What does that mean going forward? The short version is that this possible downside catalyst will remain in play for another five days before briefly abating and then coming back into play after that. Here’s the detailed version from McElligott:
Our “forward dropoff” analysis for the CTA Trend SPX model shows that we have approximately 5 days left (first 5d ‘red block’ in forward signal table below) of the “mechanical” pulling-HIGHER of the “SELL TRIGGER” closer to “spot,” before then again reverting “out of the danger zone” and heading LOWER for the following THREE sessions thereafter (meaning “sell trigger” drops further below “spot” again–see days 6,7 and 8 below).
Importantly however as a forward “U.S. EQUITIES PULLBACK WINDOW” catalyst, we will again see the “sell triggers” again moving mechanically higher out nine days from here–and WAY HIGHER OUT THREE WEEKS (second red block highlight, starting at the 9d count on top).
Nobody is ever going to be able to accuse Charlie of being scared to put numbers to his calls and pseudo-predictions, that’s for sure.
Importantly, he also says that dealer gamma should flip negative at SPX ~2790 or, more to the point, right at the CTA pivot levels.
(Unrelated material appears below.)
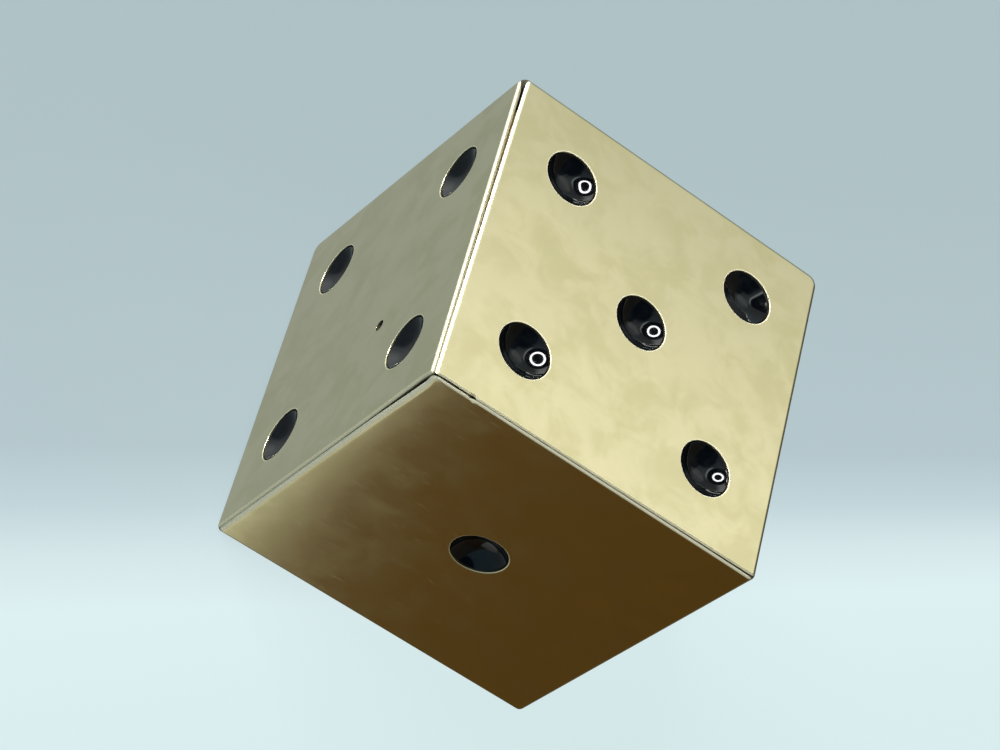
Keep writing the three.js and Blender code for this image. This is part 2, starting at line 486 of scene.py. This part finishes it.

The implication there is this:
“THUS, THE ‘PULLBACK WINDOW’ HAS TO HAPPEN ‘NOW’, so this next five days is the “PEAK WINDOW” for this “alignment” of Dealer Gamma, Rebalancing flows and CTA sell triggers.
If you’re following all of that, you can pretty easily derive why Charlie thinks US stocks have managed to generally hang in there. Hint: The S&P and the Nasdaq 100 haven’t moved below levels that would trigger CTA deleveraging (on Nomura’s model) and dealer gamma hasn’t flipped. To wit:
- “Spot” remains meaningfully above CTA sell-triggers (SPX and even more so NDX remain comfortably “Max Long,” although position sizes / $ exposure is just a fraction of last year’s Jan18 / Sep18 peaks)
- Dealer “long Gamma” remains at current levels and “holds” us, only turning “negative” (per our latest inputs) approx 20 handles lower in SPX ~ 2790
The upshot of all this is that there’s still scope for a pullback over the next five days, but after that, the picture brightens a bit as the potential for rebalancing flows to dent stocks rolls off and the commencement of earnings “sees PMs tune out macro noise”, to quote McElligott one more time.
Got all of that? Great.
Charlie’s notes are pretty great.
Concur. Hyperbole for miles.
Man, he has an awful job. The only good news is there is hedging on calls and more drama to come to drown out the past. He is very good but trying to do the impossible with data that is never enough or at times relevant enough.
He should sign a long term employment contract soon.
Now we need to compare his notes with Kolanovic from JP Morgan
Heisenberg need to give Kolanovic a fair shot (yin vs. yang)
No idea what you mean. I cover Kolanovic all the time. Three times in the past seven days, for instance. Here: https://heisenbergreport.com/?s=kolanovic
Plus, I’m not sure what you mean by “yin vs. yang”. I think you might be reading some of these wrong. These aren’t dueling notes. They’re not “responding” to each other or otherwise related. These are just two analysts doing their jobs at different banks. Sure, there’s some overlap on the systematic strat coverage, but in many cases they are saying the same thing.